→ Objective
Repeat the line that contains "make_wheels()", the line that contains "obj.matrix_world = world", and all lines between them, exactly and with no other lines.

→ Data block
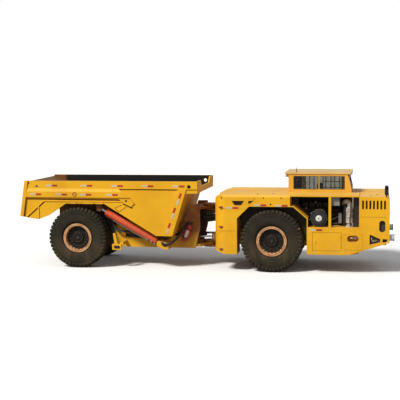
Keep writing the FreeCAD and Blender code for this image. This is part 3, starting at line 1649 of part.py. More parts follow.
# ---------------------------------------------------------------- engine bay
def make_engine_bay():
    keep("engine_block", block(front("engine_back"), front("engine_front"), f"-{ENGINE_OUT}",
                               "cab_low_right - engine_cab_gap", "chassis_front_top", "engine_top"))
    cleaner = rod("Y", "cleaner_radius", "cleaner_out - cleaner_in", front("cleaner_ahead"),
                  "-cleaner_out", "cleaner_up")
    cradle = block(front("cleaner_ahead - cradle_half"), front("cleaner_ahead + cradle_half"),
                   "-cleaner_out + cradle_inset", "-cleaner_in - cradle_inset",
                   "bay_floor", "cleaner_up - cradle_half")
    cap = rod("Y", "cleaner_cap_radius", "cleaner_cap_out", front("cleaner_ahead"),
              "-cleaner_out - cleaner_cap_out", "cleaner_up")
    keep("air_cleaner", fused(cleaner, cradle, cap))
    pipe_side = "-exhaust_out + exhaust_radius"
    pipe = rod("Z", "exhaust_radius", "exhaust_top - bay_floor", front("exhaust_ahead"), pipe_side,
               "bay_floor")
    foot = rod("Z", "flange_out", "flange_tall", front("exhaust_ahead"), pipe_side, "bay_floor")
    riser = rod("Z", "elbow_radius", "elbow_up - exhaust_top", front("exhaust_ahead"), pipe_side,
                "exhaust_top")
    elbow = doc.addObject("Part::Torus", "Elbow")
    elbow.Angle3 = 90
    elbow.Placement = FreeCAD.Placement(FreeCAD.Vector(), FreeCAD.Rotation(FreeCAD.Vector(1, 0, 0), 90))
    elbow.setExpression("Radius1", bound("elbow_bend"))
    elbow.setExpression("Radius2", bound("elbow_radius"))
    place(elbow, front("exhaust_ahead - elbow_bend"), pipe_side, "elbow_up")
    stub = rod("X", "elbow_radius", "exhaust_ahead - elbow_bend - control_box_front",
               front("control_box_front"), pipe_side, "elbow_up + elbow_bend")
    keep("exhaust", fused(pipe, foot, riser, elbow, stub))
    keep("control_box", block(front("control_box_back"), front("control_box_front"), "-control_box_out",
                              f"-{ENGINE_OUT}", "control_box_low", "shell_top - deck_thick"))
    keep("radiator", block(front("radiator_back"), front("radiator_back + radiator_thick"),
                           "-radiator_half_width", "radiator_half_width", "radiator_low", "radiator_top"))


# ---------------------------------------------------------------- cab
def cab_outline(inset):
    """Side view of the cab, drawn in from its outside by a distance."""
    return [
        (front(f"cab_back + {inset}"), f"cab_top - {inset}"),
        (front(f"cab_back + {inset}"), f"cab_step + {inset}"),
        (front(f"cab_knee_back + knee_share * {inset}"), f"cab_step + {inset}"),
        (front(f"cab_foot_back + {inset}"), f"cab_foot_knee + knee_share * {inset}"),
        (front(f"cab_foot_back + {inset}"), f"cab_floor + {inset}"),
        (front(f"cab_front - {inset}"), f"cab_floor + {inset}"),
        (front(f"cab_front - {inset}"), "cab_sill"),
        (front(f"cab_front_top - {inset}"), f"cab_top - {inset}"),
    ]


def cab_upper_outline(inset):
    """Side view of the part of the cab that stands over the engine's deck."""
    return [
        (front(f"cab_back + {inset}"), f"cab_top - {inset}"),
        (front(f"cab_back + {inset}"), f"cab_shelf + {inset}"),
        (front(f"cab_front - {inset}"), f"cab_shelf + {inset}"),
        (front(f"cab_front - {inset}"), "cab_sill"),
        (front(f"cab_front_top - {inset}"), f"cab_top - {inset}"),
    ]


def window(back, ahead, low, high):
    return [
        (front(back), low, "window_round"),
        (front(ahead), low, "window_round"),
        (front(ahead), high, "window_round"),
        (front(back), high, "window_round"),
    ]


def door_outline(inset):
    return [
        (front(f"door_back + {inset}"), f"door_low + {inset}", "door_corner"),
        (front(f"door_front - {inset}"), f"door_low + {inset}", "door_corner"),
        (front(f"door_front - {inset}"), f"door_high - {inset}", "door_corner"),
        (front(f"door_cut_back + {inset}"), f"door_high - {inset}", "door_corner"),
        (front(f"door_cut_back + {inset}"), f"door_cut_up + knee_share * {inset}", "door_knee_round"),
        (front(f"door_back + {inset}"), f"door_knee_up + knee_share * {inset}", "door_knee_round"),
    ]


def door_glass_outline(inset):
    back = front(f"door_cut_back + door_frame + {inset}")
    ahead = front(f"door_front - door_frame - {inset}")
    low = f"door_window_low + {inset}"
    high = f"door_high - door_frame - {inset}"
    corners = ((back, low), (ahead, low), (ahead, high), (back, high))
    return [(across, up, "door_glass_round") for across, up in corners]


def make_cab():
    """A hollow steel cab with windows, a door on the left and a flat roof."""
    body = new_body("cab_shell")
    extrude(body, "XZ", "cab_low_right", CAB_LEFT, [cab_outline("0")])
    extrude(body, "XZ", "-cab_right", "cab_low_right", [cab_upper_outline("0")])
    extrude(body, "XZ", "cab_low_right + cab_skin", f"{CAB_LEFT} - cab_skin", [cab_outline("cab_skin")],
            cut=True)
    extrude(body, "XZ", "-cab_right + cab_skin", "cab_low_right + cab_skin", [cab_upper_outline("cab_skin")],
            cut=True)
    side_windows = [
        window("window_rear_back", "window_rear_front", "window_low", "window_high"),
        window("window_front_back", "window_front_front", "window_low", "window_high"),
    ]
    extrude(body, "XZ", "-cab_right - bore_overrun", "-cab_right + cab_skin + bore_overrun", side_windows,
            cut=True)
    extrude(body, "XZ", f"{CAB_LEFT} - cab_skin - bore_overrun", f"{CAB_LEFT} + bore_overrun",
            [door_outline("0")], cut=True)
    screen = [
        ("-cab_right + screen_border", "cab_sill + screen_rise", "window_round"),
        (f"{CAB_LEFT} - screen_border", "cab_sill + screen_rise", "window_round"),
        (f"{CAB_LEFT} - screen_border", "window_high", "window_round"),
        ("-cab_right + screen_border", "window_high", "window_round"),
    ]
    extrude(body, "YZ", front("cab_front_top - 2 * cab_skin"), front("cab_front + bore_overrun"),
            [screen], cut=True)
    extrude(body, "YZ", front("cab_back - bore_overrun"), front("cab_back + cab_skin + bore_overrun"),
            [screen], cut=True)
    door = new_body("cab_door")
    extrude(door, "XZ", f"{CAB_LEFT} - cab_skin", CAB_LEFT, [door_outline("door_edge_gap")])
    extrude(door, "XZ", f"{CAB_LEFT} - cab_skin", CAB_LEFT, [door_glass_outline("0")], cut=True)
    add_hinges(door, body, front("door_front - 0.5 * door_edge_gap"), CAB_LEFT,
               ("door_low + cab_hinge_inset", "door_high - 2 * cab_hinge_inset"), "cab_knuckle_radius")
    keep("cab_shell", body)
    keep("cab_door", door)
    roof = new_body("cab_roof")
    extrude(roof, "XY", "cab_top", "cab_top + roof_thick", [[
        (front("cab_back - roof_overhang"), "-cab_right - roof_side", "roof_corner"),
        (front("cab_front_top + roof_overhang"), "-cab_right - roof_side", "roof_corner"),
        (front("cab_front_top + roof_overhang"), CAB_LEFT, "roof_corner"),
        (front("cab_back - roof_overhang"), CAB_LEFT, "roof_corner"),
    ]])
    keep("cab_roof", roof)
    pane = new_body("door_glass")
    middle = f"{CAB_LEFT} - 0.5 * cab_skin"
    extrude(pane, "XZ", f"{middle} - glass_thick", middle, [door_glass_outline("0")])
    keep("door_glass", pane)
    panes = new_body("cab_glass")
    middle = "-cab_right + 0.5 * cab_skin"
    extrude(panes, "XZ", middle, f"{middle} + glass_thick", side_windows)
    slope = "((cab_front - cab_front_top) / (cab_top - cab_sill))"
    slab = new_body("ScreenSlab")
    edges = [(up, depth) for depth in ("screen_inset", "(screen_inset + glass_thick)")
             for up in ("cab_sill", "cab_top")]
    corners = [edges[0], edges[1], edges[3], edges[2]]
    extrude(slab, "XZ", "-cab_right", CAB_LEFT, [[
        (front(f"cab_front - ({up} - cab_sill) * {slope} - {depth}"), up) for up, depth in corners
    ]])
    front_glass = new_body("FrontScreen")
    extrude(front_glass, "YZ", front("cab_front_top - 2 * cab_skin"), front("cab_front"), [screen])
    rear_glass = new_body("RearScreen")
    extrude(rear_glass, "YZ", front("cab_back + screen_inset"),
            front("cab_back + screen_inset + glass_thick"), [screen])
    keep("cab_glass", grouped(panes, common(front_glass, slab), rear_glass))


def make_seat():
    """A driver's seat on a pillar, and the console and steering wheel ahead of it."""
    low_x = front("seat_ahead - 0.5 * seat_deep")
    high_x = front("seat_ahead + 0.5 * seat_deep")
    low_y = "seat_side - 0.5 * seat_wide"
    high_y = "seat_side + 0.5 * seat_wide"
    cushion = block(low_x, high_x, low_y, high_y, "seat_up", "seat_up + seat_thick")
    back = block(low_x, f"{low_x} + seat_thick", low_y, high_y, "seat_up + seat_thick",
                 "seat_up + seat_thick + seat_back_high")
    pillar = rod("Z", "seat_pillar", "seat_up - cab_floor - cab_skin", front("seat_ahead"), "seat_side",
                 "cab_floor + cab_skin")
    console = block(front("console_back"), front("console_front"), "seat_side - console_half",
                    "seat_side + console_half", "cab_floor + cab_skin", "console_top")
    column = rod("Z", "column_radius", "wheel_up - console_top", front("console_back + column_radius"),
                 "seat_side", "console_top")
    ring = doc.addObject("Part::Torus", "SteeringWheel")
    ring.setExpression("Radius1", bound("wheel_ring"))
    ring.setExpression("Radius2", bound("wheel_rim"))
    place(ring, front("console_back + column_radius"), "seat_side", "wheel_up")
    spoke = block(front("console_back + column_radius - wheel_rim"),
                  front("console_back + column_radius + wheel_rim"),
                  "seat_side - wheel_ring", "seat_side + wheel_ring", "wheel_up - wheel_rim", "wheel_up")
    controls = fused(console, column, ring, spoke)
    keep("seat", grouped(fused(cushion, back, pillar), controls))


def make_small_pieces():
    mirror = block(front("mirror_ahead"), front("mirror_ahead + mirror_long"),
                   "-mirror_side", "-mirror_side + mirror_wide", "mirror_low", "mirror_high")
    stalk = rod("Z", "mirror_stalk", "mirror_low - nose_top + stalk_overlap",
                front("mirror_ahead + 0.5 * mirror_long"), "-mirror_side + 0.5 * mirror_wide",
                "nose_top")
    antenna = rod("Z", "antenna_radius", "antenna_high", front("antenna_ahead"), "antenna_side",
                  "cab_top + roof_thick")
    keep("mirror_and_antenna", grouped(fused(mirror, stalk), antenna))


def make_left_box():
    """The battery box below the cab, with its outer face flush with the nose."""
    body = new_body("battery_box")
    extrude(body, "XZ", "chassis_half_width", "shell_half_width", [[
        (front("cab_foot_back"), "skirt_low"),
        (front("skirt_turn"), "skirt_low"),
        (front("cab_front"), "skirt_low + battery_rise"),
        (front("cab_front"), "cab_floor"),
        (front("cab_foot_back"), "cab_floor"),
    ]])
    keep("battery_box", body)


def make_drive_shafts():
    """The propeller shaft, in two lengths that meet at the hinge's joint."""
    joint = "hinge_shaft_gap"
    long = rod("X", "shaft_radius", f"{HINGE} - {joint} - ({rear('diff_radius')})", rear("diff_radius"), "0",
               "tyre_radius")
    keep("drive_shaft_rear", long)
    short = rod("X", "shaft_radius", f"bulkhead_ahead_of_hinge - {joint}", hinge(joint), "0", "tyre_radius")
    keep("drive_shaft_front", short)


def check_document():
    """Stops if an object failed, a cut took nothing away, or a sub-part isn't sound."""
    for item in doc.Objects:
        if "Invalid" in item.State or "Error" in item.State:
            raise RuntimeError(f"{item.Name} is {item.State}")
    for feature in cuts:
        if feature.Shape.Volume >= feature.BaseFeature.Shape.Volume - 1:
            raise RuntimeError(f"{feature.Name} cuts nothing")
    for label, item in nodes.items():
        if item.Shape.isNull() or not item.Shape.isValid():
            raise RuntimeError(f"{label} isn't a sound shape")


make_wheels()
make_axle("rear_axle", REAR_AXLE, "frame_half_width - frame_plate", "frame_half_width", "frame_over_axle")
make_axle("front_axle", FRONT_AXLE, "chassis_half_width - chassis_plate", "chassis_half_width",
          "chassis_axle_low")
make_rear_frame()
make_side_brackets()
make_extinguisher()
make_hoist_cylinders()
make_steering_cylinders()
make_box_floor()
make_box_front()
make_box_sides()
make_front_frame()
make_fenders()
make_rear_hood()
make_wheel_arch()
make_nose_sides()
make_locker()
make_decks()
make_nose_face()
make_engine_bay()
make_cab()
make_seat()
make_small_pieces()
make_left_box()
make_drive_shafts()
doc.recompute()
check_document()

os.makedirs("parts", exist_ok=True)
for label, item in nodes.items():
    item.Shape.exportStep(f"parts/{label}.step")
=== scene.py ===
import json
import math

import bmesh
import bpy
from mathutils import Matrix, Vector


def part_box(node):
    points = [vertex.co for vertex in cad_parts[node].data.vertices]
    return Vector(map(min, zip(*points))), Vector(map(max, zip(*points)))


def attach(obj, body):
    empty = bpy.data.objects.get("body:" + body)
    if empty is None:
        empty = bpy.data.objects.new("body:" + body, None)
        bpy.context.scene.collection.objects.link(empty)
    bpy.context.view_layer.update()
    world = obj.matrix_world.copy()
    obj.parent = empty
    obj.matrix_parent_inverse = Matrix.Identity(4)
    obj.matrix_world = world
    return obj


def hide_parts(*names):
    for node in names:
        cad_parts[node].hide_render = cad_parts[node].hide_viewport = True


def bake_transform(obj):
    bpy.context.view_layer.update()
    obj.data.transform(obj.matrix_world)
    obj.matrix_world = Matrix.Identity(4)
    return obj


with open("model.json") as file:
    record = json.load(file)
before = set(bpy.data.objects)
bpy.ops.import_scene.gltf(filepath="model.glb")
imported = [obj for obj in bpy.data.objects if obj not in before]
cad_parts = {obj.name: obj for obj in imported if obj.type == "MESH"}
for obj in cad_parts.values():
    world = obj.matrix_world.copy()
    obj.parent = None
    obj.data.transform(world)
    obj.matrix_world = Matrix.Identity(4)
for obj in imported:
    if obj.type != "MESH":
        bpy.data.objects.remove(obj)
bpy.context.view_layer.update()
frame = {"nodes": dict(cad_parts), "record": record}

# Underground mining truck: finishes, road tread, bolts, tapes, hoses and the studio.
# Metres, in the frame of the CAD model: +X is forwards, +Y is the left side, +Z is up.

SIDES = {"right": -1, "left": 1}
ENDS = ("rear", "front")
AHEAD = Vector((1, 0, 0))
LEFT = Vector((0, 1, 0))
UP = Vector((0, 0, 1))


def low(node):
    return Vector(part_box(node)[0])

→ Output
make_wheels()
make_axle("rear_axle", REAR_AXLE, "frame_half_width - frame_plate", "frame_half_width", "frame_over_axle")
make_axle("front_axle", FRONT_AXLE, "chassis_half_width - chassis_plate", "chassis_half_width",
          "chassis_axle_low")
make_rear_frame()
make_side_brackets()
make_extinguisher()
make_hoist_cylinders()
make_steering_cylinders()
make_box_floor()
make_box_front()
make_box_sides()
make_front_frame()
make_fenders()
make_rear_hood()
make_wheel_arch()
make_nose_sides()
make_locker()
make_decks()
make_nose_face()
make_engine_bay()
make_cab()
make_seat()
make_small_pieces()
make_left_box()
make_drive_shafts()
doc.recompute()
check_document()

os.makedirs("parts", exist_ok=True)
for label, item in nodes.items():
    item.Shape.exportStep(f"parts/{label}.step")
=== scene.py ===
import json
import math

import bmesh
import bpy
from mathutils import Matrix, Vector


def part_box(node):
    points = [vertex.co for vertex in cad_parts[node].data.vertices]
    return Vector(map(min, zip(*points))), Vector(map(max, zip(*points)))


def attach(obj, body):
    empty = bpy.data.objects.get("body:" + body)
    if empty is None:
        empty = bpy.data.objects.new("body:" + body, None)
        bpy.context.scene.collection.objects.link(empty)
    bpy.context.view_layer.update()
    world = obj.matrix_world.copy()
    obj.parent = empty
    obj.matrix_parent_inverse = Matrix.Identity(4)
    obj.matrix_world = world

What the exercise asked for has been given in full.